--- Begin Data lines ---
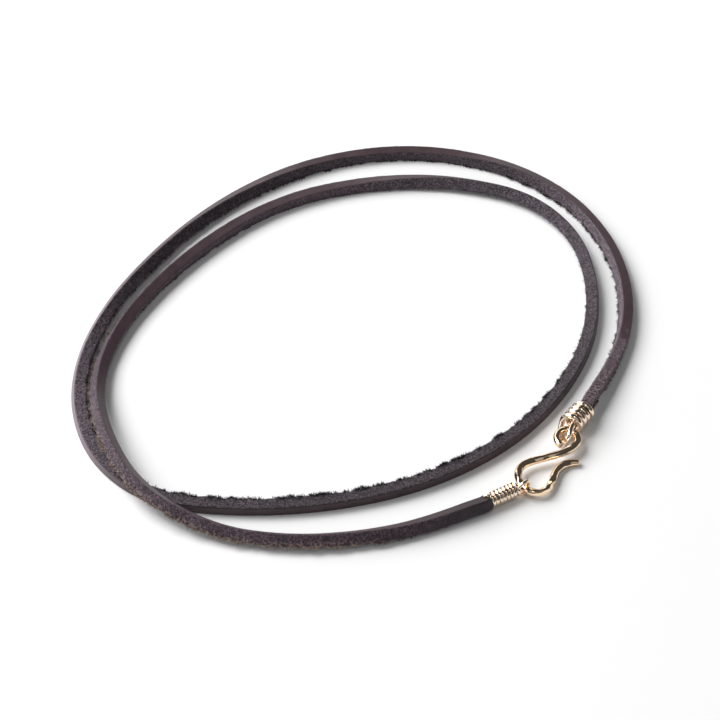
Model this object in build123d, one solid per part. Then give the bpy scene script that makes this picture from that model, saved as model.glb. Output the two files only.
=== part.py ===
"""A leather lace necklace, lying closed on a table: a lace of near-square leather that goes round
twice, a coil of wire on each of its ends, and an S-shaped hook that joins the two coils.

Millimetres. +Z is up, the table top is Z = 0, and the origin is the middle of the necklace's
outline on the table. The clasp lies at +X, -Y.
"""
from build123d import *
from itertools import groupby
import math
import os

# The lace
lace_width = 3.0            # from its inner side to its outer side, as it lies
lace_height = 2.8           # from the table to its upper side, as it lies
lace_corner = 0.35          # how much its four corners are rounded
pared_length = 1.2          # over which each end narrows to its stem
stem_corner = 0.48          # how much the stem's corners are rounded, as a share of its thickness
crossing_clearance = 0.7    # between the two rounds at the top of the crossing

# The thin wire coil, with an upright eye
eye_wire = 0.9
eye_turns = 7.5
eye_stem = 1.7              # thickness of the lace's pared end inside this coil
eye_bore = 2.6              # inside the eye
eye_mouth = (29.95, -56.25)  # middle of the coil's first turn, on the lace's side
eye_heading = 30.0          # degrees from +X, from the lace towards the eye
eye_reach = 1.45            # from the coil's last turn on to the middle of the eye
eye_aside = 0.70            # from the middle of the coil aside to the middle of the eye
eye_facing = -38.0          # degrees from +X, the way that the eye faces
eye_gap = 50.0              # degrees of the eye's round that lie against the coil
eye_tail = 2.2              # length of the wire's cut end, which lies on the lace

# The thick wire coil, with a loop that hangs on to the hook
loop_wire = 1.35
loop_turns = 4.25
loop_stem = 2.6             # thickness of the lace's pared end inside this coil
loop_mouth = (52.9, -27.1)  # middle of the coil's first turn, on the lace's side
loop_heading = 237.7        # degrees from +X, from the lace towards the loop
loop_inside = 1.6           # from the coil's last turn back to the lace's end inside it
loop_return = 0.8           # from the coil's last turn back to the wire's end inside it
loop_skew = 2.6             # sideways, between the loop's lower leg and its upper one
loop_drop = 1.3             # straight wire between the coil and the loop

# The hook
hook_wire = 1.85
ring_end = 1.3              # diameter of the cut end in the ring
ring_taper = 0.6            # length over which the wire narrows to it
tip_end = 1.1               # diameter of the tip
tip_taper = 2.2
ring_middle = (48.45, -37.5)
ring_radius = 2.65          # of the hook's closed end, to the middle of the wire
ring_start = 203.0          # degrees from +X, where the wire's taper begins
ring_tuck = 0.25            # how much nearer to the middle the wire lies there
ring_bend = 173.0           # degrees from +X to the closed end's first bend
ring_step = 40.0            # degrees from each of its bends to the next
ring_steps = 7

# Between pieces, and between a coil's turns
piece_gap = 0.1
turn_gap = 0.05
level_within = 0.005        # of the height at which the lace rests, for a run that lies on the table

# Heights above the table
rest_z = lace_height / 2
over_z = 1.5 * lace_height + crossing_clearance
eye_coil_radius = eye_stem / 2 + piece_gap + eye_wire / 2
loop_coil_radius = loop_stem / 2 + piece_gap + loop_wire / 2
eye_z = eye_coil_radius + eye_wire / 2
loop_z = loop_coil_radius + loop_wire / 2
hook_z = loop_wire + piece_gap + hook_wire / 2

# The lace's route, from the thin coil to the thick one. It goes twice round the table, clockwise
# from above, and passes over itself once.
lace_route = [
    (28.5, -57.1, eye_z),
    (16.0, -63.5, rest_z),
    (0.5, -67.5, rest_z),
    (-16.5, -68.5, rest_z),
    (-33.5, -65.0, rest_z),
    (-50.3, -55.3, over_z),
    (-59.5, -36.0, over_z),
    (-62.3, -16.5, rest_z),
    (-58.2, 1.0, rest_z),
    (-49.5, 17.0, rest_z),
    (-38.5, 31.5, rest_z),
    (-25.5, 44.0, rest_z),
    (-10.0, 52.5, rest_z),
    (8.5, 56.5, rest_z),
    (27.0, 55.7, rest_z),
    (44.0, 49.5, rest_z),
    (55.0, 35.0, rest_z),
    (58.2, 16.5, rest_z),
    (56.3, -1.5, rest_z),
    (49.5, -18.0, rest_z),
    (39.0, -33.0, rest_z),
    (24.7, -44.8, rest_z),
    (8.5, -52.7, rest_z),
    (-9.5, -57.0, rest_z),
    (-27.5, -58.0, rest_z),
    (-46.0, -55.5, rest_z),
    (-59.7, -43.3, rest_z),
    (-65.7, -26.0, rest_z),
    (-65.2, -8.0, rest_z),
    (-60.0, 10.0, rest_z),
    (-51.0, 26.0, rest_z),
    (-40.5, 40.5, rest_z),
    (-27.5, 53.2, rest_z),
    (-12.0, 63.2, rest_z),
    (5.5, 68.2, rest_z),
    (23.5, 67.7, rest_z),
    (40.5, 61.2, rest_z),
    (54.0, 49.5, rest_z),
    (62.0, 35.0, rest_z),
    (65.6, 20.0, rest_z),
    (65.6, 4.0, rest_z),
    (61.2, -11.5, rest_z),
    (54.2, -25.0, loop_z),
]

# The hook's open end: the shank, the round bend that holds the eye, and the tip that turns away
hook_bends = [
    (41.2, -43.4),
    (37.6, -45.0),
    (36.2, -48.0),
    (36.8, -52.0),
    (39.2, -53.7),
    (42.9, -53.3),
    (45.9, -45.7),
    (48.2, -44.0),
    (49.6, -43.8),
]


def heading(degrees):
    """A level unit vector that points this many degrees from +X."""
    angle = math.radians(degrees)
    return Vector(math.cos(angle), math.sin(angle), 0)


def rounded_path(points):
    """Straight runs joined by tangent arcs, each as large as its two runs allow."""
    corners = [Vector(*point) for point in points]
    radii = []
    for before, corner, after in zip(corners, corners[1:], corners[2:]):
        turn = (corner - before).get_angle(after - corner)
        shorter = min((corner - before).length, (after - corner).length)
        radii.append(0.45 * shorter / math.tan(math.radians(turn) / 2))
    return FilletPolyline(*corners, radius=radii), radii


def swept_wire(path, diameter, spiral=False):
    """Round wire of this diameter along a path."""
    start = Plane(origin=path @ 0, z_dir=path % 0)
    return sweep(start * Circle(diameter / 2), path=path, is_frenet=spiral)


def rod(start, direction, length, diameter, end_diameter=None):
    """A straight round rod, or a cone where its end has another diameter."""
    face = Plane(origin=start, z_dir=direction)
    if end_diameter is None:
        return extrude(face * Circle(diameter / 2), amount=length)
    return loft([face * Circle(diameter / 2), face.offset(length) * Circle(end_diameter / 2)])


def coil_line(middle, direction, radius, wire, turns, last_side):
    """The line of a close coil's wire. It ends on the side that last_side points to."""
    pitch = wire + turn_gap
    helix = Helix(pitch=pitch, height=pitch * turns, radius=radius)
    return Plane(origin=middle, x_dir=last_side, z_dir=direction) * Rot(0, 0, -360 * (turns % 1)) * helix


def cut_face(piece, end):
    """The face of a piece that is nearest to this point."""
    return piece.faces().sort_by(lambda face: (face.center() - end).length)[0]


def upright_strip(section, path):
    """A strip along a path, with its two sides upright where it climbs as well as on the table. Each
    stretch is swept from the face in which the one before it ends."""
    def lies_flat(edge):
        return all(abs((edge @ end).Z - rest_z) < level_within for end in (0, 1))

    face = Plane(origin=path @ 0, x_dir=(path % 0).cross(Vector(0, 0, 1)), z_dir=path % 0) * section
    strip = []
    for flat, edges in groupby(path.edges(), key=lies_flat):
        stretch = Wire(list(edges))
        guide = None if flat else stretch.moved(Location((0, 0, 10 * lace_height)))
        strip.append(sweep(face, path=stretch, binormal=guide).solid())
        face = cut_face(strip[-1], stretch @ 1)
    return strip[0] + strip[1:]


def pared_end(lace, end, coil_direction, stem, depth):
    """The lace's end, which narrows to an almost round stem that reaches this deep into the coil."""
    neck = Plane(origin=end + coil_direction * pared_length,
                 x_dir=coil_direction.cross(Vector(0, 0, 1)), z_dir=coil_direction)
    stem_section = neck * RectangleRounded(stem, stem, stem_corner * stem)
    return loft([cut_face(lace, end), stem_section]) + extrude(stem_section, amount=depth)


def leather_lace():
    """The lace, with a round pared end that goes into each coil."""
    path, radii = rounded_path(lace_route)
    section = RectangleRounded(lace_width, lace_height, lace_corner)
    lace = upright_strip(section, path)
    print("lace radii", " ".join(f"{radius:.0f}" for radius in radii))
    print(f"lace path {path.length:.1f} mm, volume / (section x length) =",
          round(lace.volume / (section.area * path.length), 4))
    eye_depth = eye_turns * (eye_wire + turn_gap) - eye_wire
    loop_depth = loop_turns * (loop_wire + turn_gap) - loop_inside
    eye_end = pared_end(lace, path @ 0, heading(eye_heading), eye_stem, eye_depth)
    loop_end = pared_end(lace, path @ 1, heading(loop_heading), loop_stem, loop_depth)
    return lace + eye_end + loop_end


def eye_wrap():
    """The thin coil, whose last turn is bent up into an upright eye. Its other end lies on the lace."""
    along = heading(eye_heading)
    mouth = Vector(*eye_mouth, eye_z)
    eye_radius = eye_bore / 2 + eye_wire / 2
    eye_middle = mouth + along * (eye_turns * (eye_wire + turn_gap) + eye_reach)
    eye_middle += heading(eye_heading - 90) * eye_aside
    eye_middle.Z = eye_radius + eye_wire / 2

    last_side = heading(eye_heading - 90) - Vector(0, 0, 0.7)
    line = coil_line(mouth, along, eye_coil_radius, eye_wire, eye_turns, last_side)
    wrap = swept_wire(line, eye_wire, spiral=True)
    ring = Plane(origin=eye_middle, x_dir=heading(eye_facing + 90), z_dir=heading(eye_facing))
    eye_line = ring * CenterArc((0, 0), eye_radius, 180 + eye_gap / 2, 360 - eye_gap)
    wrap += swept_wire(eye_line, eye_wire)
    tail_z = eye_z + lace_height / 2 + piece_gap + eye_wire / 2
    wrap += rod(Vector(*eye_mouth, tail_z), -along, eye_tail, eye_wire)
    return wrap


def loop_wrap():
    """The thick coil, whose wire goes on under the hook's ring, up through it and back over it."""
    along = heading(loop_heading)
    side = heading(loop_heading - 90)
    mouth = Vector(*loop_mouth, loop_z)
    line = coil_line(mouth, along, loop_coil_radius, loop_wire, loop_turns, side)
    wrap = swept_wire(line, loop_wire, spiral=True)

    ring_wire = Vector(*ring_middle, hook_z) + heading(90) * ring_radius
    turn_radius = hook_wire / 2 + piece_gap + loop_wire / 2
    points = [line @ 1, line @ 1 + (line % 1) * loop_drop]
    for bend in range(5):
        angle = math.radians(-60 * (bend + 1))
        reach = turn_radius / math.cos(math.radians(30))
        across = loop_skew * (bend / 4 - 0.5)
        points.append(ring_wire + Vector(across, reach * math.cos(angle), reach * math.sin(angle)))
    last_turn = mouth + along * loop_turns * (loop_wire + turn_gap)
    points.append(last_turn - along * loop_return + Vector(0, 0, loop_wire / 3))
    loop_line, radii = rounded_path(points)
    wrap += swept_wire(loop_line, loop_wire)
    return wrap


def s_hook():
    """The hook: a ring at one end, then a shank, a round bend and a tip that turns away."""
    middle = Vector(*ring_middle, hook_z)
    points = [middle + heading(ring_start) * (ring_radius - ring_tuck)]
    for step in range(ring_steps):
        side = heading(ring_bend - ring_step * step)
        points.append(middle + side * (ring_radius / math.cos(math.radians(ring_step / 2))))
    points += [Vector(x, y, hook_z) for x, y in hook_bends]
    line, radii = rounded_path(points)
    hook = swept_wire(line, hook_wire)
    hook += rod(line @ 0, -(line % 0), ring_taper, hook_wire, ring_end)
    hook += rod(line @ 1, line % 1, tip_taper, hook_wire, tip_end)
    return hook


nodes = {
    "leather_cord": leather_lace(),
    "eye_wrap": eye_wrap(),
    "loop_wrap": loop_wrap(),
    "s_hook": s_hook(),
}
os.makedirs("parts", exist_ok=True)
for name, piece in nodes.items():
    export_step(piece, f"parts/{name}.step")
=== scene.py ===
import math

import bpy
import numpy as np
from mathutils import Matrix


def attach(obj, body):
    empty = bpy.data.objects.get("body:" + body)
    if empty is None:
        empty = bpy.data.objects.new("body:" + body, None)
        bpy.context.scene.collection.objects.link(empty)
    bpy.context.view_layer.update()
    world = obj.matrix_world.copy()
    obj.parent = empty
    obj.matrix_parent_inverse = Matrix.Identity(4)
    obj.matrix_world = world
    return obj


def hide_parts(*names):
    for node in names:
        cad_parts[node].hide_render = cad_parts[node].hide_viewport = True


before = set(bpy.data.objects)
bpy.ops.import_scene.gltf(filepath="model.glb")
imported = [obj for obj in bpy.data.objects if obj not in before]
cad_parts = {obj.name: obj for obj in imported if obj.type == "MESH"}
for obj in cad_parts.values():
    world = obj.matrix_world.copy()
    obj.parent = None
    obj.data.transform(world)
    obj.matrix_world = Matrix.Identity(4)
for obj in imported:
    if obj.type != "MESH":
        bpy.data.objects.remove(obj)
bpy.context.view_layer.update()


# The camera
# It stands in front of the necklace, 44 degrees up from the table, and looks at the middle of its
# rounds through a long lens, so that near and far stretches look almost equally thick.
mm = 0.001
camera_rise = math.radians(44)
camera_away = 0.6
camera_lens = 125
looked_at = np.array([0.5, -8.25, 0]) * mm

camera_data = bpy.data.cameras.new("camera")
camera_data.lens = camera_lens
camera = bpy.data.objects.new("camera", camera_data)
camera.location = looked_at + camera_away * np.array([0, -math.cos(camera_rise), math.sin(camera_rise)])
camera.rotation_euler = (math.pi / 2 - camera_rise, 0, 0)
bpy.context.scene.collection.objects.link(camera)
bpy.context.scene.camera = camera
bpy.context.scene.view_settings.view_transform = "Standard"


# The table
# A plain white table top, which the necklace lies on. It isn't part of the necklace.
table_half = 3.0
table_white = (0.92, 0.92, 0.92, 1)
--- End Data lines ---
Exercise goal = Please write out the material word for word from its first line through the line holding "eye_tail = 2.2", including both, and no line past it.

Result of this exercise =
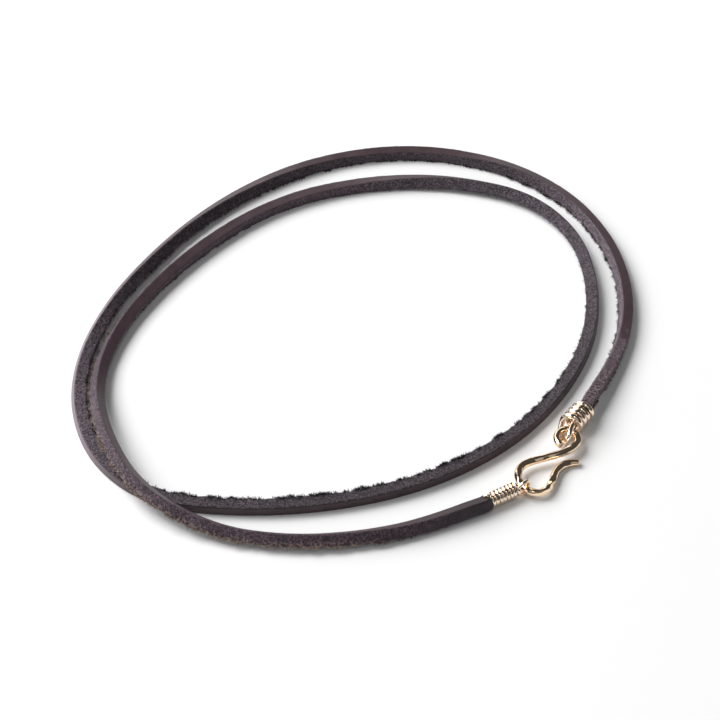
Model this object in build123d, one solid per part. Then give the bpy scene script that makes this picture from that model, saved as model.glb. Output the two files only.
=== part.py ===
"""A leather lace necklace, lying closed on a table: a lace of near-square leather that goes round
twice, a coil of wire on each of its ends, and an S-shaped hook that joins the two coils.

Millimetres. +Z is up, the table top is Z = 0, and the origin is the middle of the necklace's
outline on the table. The clasp lies at +X, -Y.
"""
from build123d import *
from itertools import groupby
import math
import os

# The lace
lace_width = 3.0            # from its inner side to its outer side, as it lies
lace_height = 2.8           # from the table to its upper side, as it lies
lace_corner = 0.35          # how much its four corners are rounded
pared_length = 1.2          # over which each end narrows to its stem
stem_corner = 0.48          # how much the stem's corners are rounded, as a share of its thickness
crossing_clearance = 0.7    # between the two rounds at the top of the crossing

# The thin wire coil, with an upright eye
eye_wire = 0.9
eye_turns = 7.5
eye_stem = 1.7              # thickness of the lace's pared end inside this coil
eye_bore = 2.6              # inside the eye
eye_mouth = (29.95, -56.25)  # middle of the coil's first turn, on the lace's side
eye_heading = 30.0          # degrees from +X, from the lace towards the eye
eye_reach = 1.45            # from the coil's last turn on to the middle of the eye
eye_aside = 0.70            # from the middle of the coil aside to the middle of the eye
eye_facing = -38.0          # degrees from +X, the way that the eye faces
eye_gap = 50.0              # degrees of the eye's round that lie against the coil
eye_tail = 2.2              # length of the wire's cut end, which lies on the lace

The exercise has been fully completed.